Introduction By Grace Di Cecco, Service-Learning Teacher Assistant

This spring, freshman honors students in Professor Sarah Finn’s First-Year Writing course “Science, Technology, and Human Values” have participated in Service-Learning by joining on-campus activist groups that relate to course themes of science, technology, and human values. Their service work has informed their learning in the course as we explore how writing can be used for activism and enacting change, and they have joined vibrant communities on campus by getting involved with issues they are passionate about. Below, students share the causes they have dedicated themselves to and reflect on their experiences so far. This is the fifth post that kicks off a series of six about First-Year students serving Northeastern through Activism. Stay tuned for more posts!

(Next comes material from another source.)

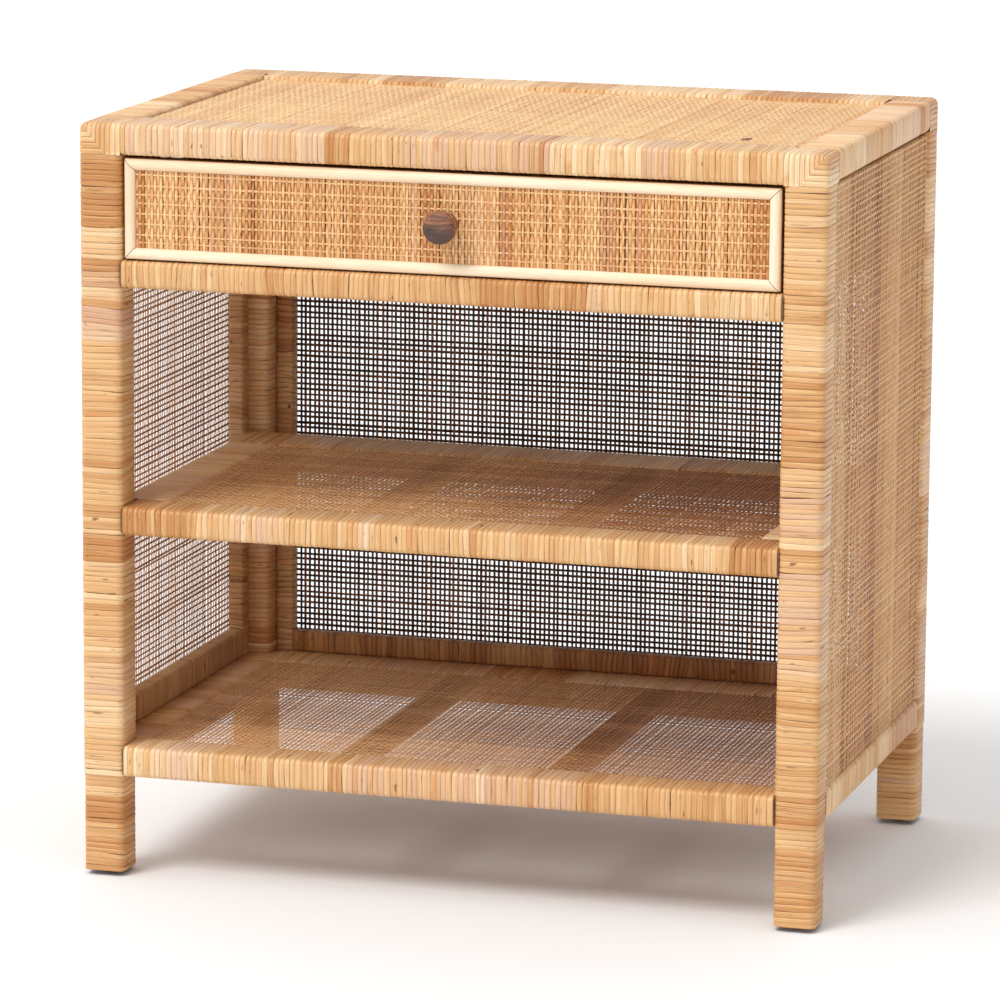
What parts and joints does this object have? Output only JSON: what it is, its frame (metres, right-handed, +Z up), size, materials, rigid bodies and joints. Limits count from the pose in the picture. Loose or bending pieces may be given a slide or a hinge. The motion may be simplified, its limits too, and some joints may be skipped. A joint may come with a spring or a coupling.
{
  "type": "nightstand",
  "caption": "Rattan-wound nightstand with a cane-faced drawer and round knob over two open cane shelves, with woven cane side and back panels.",
  "frame": {"origin": "on the floor, under the middle of the bounding box, drawer closed", "axes": "+Z up, front and drawer face -Y, +X to the right seen from the front"},
  "size_m": [0.6, 0.4188, 0.604],
  "materials": {
    "rattan_peel": "wound split rattan peel, satin",
    "woven_cane": "woven natural cane, satin",
    "frame_wood": "sawn hardwood, unfinished",
    "plywood": "thin plywood, sanded",
    "box_wood": "planed softwood, matt",
    "beading": "pale turned half-round, satin lacquer",
    "knob_wood": "dark turned hardwood, oiled",
    "screw_steel": "zinc plated",
    "glide_steel": "nickel plated, dulled"
  },
  "bodies": {
    "carcass": {"back_cane": "woven_cane", "back_lower_rail": "frame_wood", "back_stile_left": "frame_wood", "back_stile_right": "frame_wood", "back_upper_rail": "frame_wood", "bottom_rail_back": "frame_wood", "bottom_rail_front": "frame_wood", "bottom_rail_left": "frame_wood", "bottom_rail_right": "frame_wood", "bottom_shelf_cane": "woven_cane", "bottom_shelf_slats": "box_wood", "drawer_rail": "frame_wood", "drawer_rail_winding": "rattan_peel", "drawer_runner_left": "box_wood", "drawer_runner_right": "box_wood", "drawer_stops": "box_wood", "foot_glides": "glide_steel", "frame_dowels": "frame_wood", "leg_back_left": "frame_wood", "leg_back_right": "frame_wood", "leg_front_left": "frame_wood", "leg_front_right": "frame_wood", "leg_winding": "rattan_peel", "middle_rail_back": "frame_wood", "middle_rail_front": "frame_wood", "middle_rail_left": "frame_wood", "middle_rail_right": "frame_wood", "middle_shelf_cane": "woven_cane", "middle_shelf_slats": "box_wood", "panel_frame_winding": "rattan_peel", "shelf_frame_winding": "rattan_peel", "side_cane_left": "woven_cane", "side_cane_right": "woven_cane", "side_lower_rail_left": "frame_wood", "side_lower_rail_right": "frame_wood", "side_stile_back_left": "frame_wood", "side_stile_back_right": "frame_wood", "side_stile_front_left": "frame_wood", "side_stile_front_right": "frame_wood", "side_upper_rail_left": "frame_wood", "side_upper_rail_right": "frame_wood", "top_board": "plywood", "top_cane": "woven_cane", "top_frame_winding": "rattan_peel", "top_rail_back": "frame_wood", "top_rail_front": "frame_wood", "top_rail_left": "frame_wood", "top_rail_right": "frame_wood"},
    "drawer": {"bead_bottom": "beading", "bead_left": "beading", "bead_right": "beading", "bead_top": "beading", "drawer_back": "box_wood", "drawer_bottom": "plywood", "drawer_front_board": "plywood", "drawer_front_cane": "woven_cane", "drawer_side_left": "box_wood", "drawer_side_right": "box_wood", "knob": "knob_wood", "knob_screw": "screw_steel"}
  },
  "joints": [
    {"name": "drawer_slide", "type": "slide", "parent": "carcass", "child": "drawer", "axis": [0, -1, 0], "range_m": [0, 0.25]}
  ]
}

Husky Environmental Action Team

By Service-Learning Students Hailey Konisky, Taylor Trail, Addison Feldman

 

HEAT

Pictured above: Professor Sarah Finn, Hailey Konisky, Taylor Trail, Addison Feldman

This semester, we joined the Husky Environmental Action Team (HEAT), an activist group supporting carbon neutrality on Northeastern University’s campus. We focus on student outreach and making small changes that have a larger additive impact. Over the past few months, we have worked with the group to eliminate the sale of single-use plastic water bottles and increase renewable energy on campus. We helped write the referenda reflecting these two causes for the Student Government Association and campaigned to collect signatures to put them on the spring ballot. This semester the group also continued their community service activities, including picking up garbage and shoveling snow in the Fenway community. We also participated in the Women’s March and plan to attend the March for Science this coming Earth Day.

Joining HEAT was closely connected to the focus of our Service-Learning course, which was Science, Technology, and Human Values. We were able to incorporate HEAT’s core values and causes into our writing assignments throughout the semester. We investigated problems such as climate change’s impact on food security, the bumble bee decline, and awareness and acceptance of global warming in several genres of writing for the class. Being a part of a student activist group greatly enhanced our sense of community on campus and showed us firsthand that individuals can truly make a difference.